Я стоял на посту, как слепой. На всякий случай я кричал через каждые несколько минут: «Стой, кто идет?!» Но в овраге не было ни души. Наверно, разводящий про меня просто позабыл, а самовольно я не имел права уйти с поста. Тогда я решил еще немного подождать и, если смена не придет, дать сигнал тревоги — выстрелить из винтовки три раза. Я стал считать до тысячи и только досчитал до семисот, как вдруг винтовка сама рванулась из моих рук, а я от неожиданности упал и сильно ударился о камни. Кто-то выстрелил три раза, затем послышался сильный топот — это прибежал по тревоге караул с разводящим.
Обезоружил меня сам дежурный по полку, который решил обойти караул. Он спустился в овраг, когда я уже перестал кричать и считал. Не услышав окрика, он решил, что часовой уснул и стал ко мне подкрадываться. Он подошел ко мне вплотную, а я его не видел. Дежурный по полку был в полной уверенности, что я на посту спал и приказал меня арестовать и доставить в штаб. Это было ЧП! За сон на посту полагался трибунал.
При разбирательстве карнач и разводящий, видимо, перепугавшись, что им может тоже влететь, отрицали, что я их предупреждал и просил ночью меня на пост не ставить.
Но мой взводный подтвердил пропажу у меня очков, хотя тоже считал меня симулянтом.
Потом меня допрашивал сам командир полка. В тот момент эту должность занимал подполковник Кузнецов, видимо, человек он был не злой. Мне пришлось ему рассказать всю свою историю, как я попал из запасного полка на фронт.
Подполковник ужасно ругал этих «тыловых крыс», как он выразился. Присылают на фронт «всяких придурков», с которыми только одна морока.
Под трибунал меня решили не отдавать, но не знали, что со мной теперь делать и куда пристроить. Наконец, определили дневальным в офицерскую землянку, где ночевали помощники начальника штаба.
Им не полагалось ординарцев. Я должен был приносить им еду с офицерской кухни и караулить их вещи. В землянке была печурка и немного дров, в мои обязанности входило ее топить под вечер и греть офицерский чай.

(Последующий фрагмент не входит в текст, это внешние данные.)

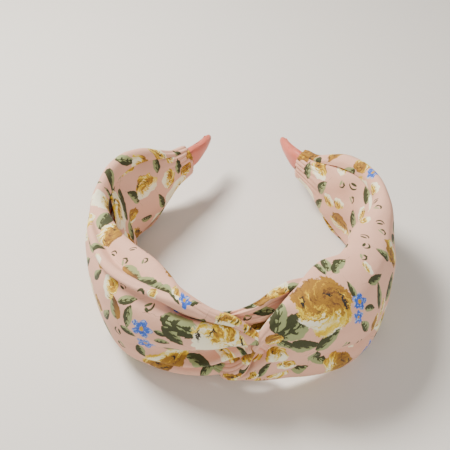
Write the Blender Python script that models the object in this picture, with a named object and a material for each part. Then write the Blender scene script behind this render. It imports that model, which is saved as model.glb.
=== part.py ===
"""Twist-front fabric headband, lying on its lower edge as it does on a table.

A moulded plastic hoop is faced with ribbon on both sides.  A strap of printed cotton is folded double
on each arm, and the two folds are linked at the crown, which makes the twist.  Each strap has a front
half outside the hoop and a back half that turns round the other strap's fold and runs back along the
inside of the arm.  Wadding fills the arms, and folded ribbon covers the hoop's two bare tips.

Frame: +Z up, +Y from the crown towards the tips, +X to the right of someone facing the crown.  The
origin is under the middle of the part, on the table.  Places on the band are (s, n, z): s is the
distance along the hoop from the crown, positive to the right, n the distance outside the hoop's middle
line and z the height above the hoop's mid-height.  The right strap is worked out, and the left one is
the right one turned half a turn about the crown's Y axis.
"""

import math

import bmesh
import bpy
import numpy as np
from mathutils import Matrix

MM = 0.001

# Driving dimensions, in millimetres and degrees.
MID_HEIGHT = 24.6
CROWN_Y = -66.6
# The hoop's plan from the crown to the right tip, as bends of (radius, turn) with a straight between.
CROWN_BEND = (120.0, 13.0)
CORNER_BEND = (42.0, 52.0)
SIDE_BEND = (90.0, 30.0)
REAR_BEND = (38.0, 34.0)
ARM_STRAIGHT = 34.0
TIP_FLARE = (-70.0, -22.0)

HOOP_THICK = 1.8
HOOP_HALF_HEIGHT = (7.0, 5.6, 3.2)  # at the crown, at the strap's mouth, at the tip
RIBBON_THICK = 0.5
GAP = 0.35

SHEET_THICK = 1.6
STRAP_HALF_HEIGHT = 24.9
STRAP_BULGE = 9.8
STRAP_WRAP = 112.0
MOUTH_BACK = 23.0  # from the hoop's end to the mouth of the strap
MOUTH_HALF_HEIGHT = 10.4
MOUTH_BULGE = 5.6
GATHER = (134.0, 171.0)  # where the strap narrows towards its mouth

FOLD_HALF_WIDTH = 3.8
FOLD_RADIUS = 6.3
KNOT_OUT = 7.6  # the twist's axis, outside the hoop
KNOT_FLAT = 0.65  # the twist is pressed this flat against the hoop
THREAD_RADIUS = 0.3
FLEX = (58.0, -38.1)  # where an arm's bending is taken to turn, X and Y on the right

PINK = (0.86, 0.64, 0.57, 1.0)
SALMON = (0.83, 0.42, 0.38, 1.0)
IVORY = (0.88, 0.86, 0.80, 1.0)
WHITE = (0.93, 0.92, 0.90, 1.0)


def plan_segments():
    """The half plan as (length, curvature) stretches, from the crown to the tip."""
    bends = (CROWN_BEND, CORNER_BEND, SIDE_BEND, REAR_BEND)
    stretches = [(radius * math.radians(turn), 1 / radius) for radius, turn in bends]
    stretches.append((ARM_STRAIGHT, 0.0))
    radius, turn = TIP_FLARE
    stretches.append((radius * math.radians(turn), 1 / radius))
    return stretches


HALF_LENGTH = sum(length for length, _ in plan_segments())
MOUTH = HALF_LENGTH - MOUTH_BACK


def plan(s):
    """The point on the hoop's middle line at s, and the outward direction; past its end it is straight."""
    x, y, heading = 0.0, CROWN_Y, 0.0
    left = abs(s)
    for length, curve in plan_segments():
        step = min(left, length)
        if curve:
            turned = heading + curve * step
            x += (math.sin(turned) - math.sin(heading)) / curve
            y += (math.cos(heading) - math.cos(turned)) / curve
            heading = turned
        else:
            x += step * math.cos(heading)
            y += step * math.sin(heading)
        left -= step
    x += left * math.cos(heading)
    y += left * math.sin(heading)
    side = math.copysign(1.0, s)
    return (side * x, y), (side * math.sin(heading), -math.cos(heading))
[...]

Когда дрова кончились, я отправился на поиски топлива, но так его и не раздобыл. Нигде не валялось ни одной щепки или чего-нибудь мало-мальски годного на растопку.
На Керченском плацдарме даже старый бурьян весь истопили, земля была голой, будто саранча все объела. Топку для полковых кухонь специально привозили с другой стороны из Темрюка.
Вечером офицеры устроили мне скандал за то, что я со своими обязанностями не справился.
— Раз тебя поставили дневальным, ты обязан печку топить. Какой же ты солдат, если дров не сумел раздобыть! — заявил мне помощник начальника штаба по разведке.
Он вывел меня из землянки и сказал, указывая куда-то в темноту: «Возле землянки командира полка стоит бричка. Ползи туда по-пластунски, чтобы часовой не заметил. Вынешь чеку из задней оси и снимай большое колесо, только по-тихому. И обратно его таким же макаром приволоки, мы его в землянке разобьем, на два раза хватит подтопиться».
Я ответил ему: «Товарищ капитан, я в темноте ничего не вижу, и вообще я воровать отказываюсь. Как командир полка будет ездить без колеса?»
— Командир полка и без твоих забот проживет, а ты о нас должен позаботиться, на х… ра ты нам тогда нужен?! — сказал в сердцах помощник начальника штаба по разведке и сам нырнул в темноту. Примерно через час он вернулся, таща колесо.
— Совести у тебя солдатской нет! — зло пробурчал капитан, — по твоей милости, я, офицер, как свинья, должен был в грязи валяться. Раз ты такой честный, тебе греться на ворованном тепле не положено. И вообще, катись-ка ты лучше от нас к е… матери! Без тебя обойдемся…
После того, как офицеры меня прогнали, я был переведен в полковой обоз.